* All images used with permission. Please do not distribute without first contacting the artist.
Alison Jardine grew up in Yorkshire, England, in a family of artists. She studied art part-time during high school and then proceded to college, receiving a BA in Politics, Philosophy and History from the University of London.
In 2003, after moving to Texas with her family, Jardine returned to her art practice. Her work explores the concept of wilderness, in both a physical and metaphorical sense. She wishes to emphasize the importance of retaining wilderness, in our psyche as well as in our urban environments.
Wilderness and freedom is essential to living a fulfilling life, according to Jardine. Her own ongoing relationship with nature forms a core part of her process. In preparation for her paintings, she takes photographs and draws sketches, with which to create digitally distorted and filtered reference images.

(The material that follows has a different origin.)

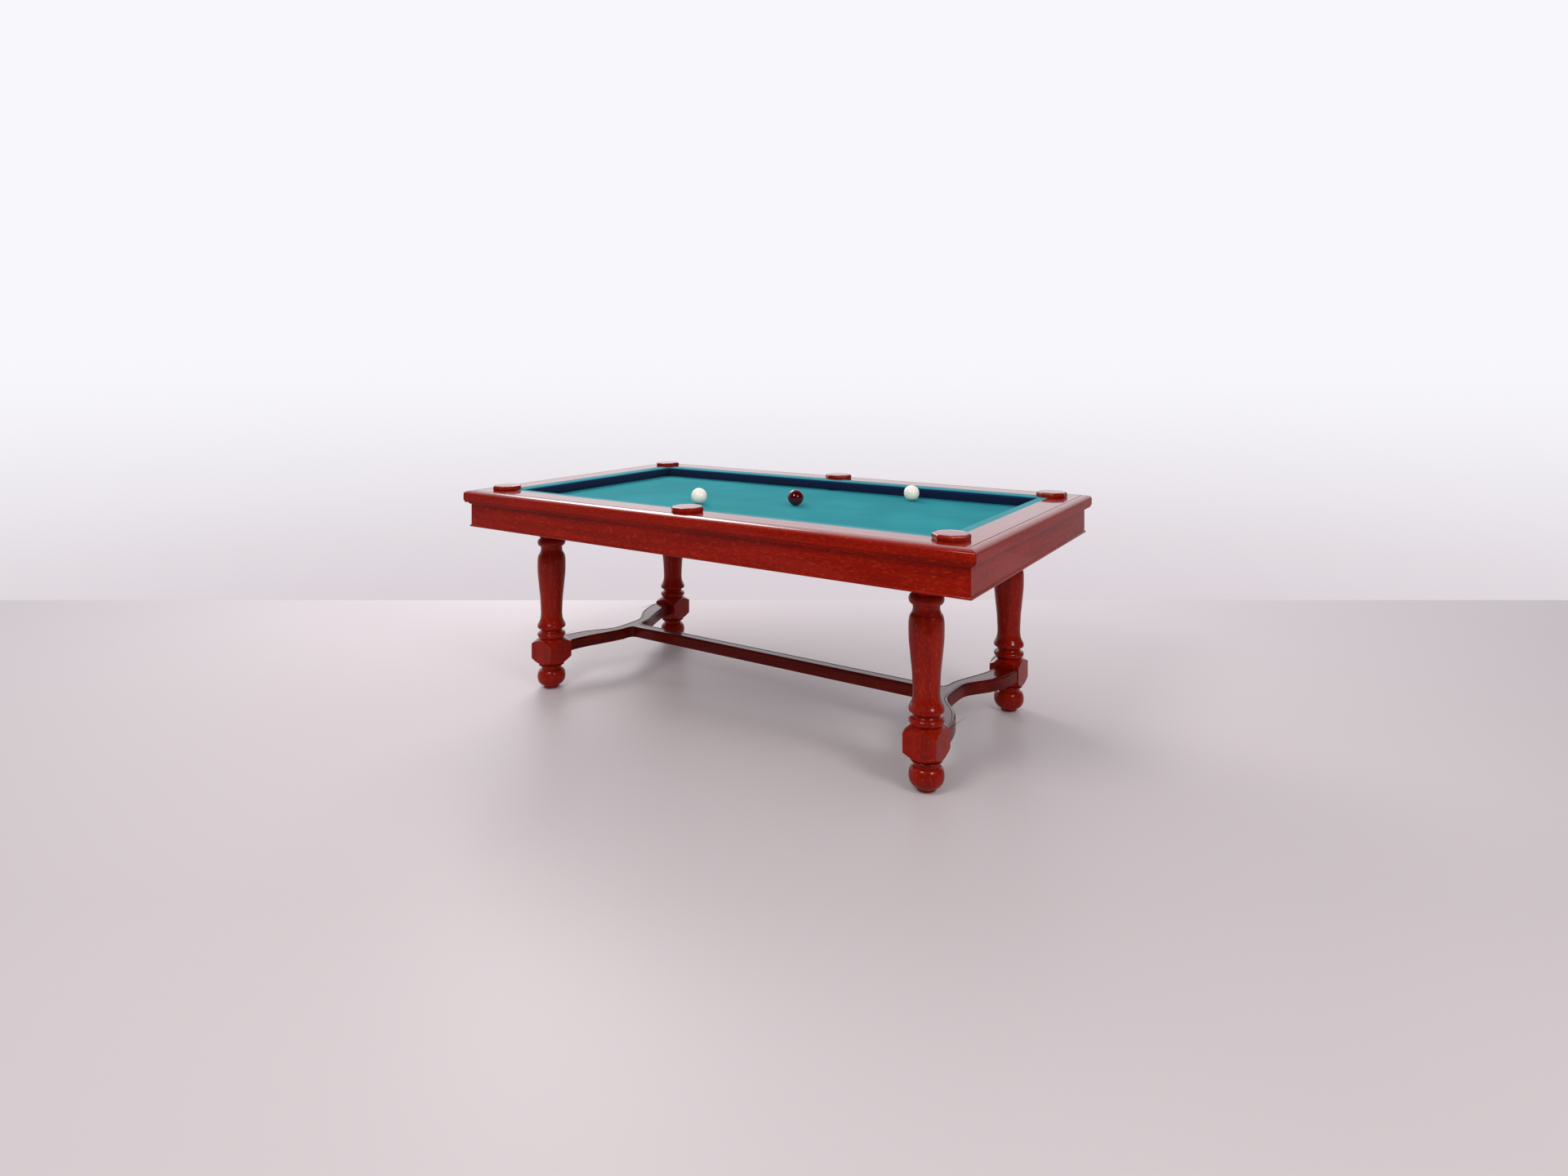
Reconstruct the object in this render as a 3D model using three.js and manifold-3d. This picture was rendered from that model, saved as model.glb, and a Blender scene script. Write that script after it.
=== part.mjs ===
// A carom billiard table with pockets that lift-out plugs close, in millimetres.
// The origin is on the floor under the centre of the bed. +X runs along the table, +Z up.
// "Front" is the -Y side and "right" the +X end.
import * as THREE from 'three';
import { mergeVertices } from 'three/addons/utils/BufferGeometryUtils.js';
import Module from 'manifold-3d';

const wasm = await Module();
wasm.setup();

// Driving dimensions
const playLength = 1800; // bed between the cushion noses
const playWidth = 900;
const tableHeight = 800; // floor to the top of the rails
const railRise = 45; // rail top above the bed cloth
const fit = 0.3; // gap between pieces that touch or slide into each other
const overrun = 20; // how far a cutter runs past what it cuts

const cushion = {
  width: 45, // rail wood to nose
  noseDrop: 12, // nose below the rail top
  crownDrop: 1.5, // fall of the cloth before it turns over the nose
  crownWidth: 38, // flat part of the top
  noseHeight: 5, // thickness of the nose itself
  footWidth: 22, // foot of the section on the bed
  footRise: 5, // upright part above the foot
};

const rail = {
  width: 120, // wood only
  edgeRound: 13, // fall of the rounded moulding along the top outer edge
  edgeRoundWidth: 27,
  cornerRound: 5, // upright corners of the frame in plan
  lipHeight: 7, // rebated lip under the outer face
  lipInset: 4,
  grooveInset: 31, // outer edge to the middle of the groove
  grooveWidth: 4,
  grooveDepth: 2,
};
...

Jardine uses paint because of its visceral connection to the wilderness of artists throughout the ages, back to the earliest cave paintings and earth pigments smeared on skin. She views her work as visually poetic and symbolic, loaded with many ideas of the human experience of consciousness.
Her work has been exhibited wordwide. In 2009 she won the Grand Prize in the Art of Elan competition in 2009, and became a full-time practicing artist. A regular contributor to Art Conspiracy and Vice President of the Plano Arts Association, Jardine also plays an active role in her local art community.